The Supreme Court of the United States has agreed to hear a case that could determine whether publicly funded preschool providers can refuse to enrol children of LGBTQ+ parents.
The case, St. Mary Catholic Parish in Littleton v. Roy, centres on Colorado’s universal preschool programme, which requires participating providers — including religious schools — to follow nondiscrimination rules covering sexual orientation and gender identity. The justices granted review on Monday, 20 April, and will hear the case in their next term, which begins in October. A decision is expected by June 2027.
The Catholic challengers, including the Archdiocese of Denver and affiliated preschools, argue that the policy forces faith-based schools to choose between public funding and their religious beliefs about marriage, family and gender. Colorado, by contrast, says the programme is open to religious providers so long as they comply with the same neutral rules that apply to everyone else.
Lower courts have so far sided with Colorado. The 10th US Circuit Court of Appeals upheld the state’s position, and Colorado’s opposition brief to the Supreme Court argued that the law requires all eligible children to have an equal opportunity to enrol regardless of characteristics, including sexual orientation or gender identity, as those characteristics apply to the child or the child’s family.
That detail is central to the case. According to Colorado’s filing, the schools involved objected to enrolling children of same-sex or gender-diverse parents, and in some cases also indicated they would not enrol a gender-diverse child. The state argues that allowing an exemption would mean taxpayer-funded providers could turn away preschoolers because of who their parents are.

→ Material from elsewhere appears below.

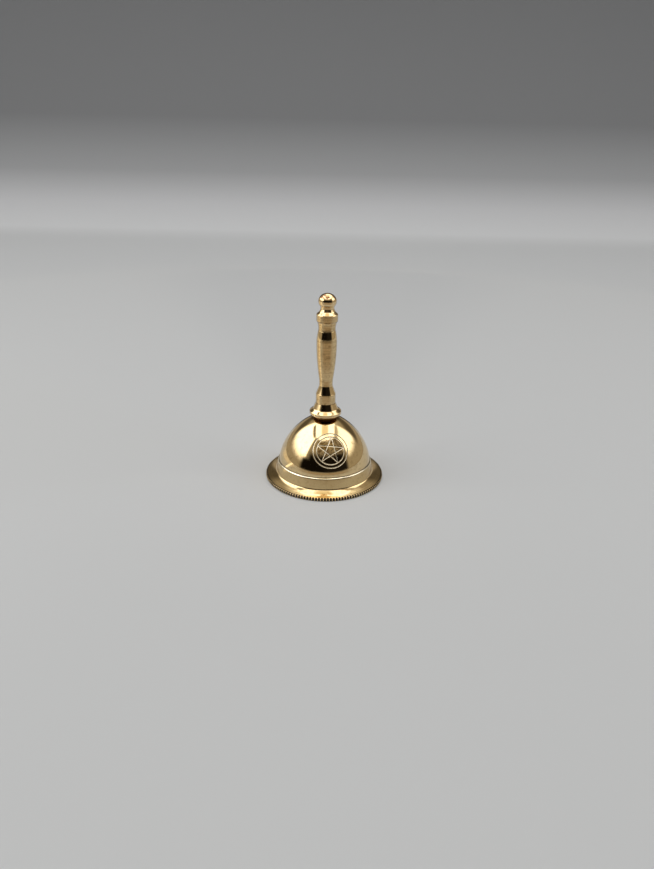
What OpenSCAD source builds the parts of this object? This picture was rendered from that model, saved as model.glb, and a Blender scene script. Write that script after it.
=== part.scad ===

LGBTQ+ advocates say the stakes are enormous, particularly because the case involves public money. In comments reported by The Advocate, Rocky Mountain Equality chief executive Mardi Moore said Colorado’s preschool system was built on the promise that public funding would serve all children, not finance exclusion.
The case is also significant because it may push the justices to revisit or further narrow the long-standing 1990 precedent in Employment Division v. Smith, which generally allows neutral laws of general application to apply to religious objectors. The Catholic preschools, backed by Becket, are explicitly asking the court to reconsider that framework.
So while the case is formally about preschool funding, it could have much wider consequences. The court’s eventual ruling may shape whether religious providers participating in public programmes can claim a constitutional right to reject children based on their parents’ sexual orientation or gender identity. That final point is an inference drawn from the legal questions presented and the arguments described in current reporting and filings.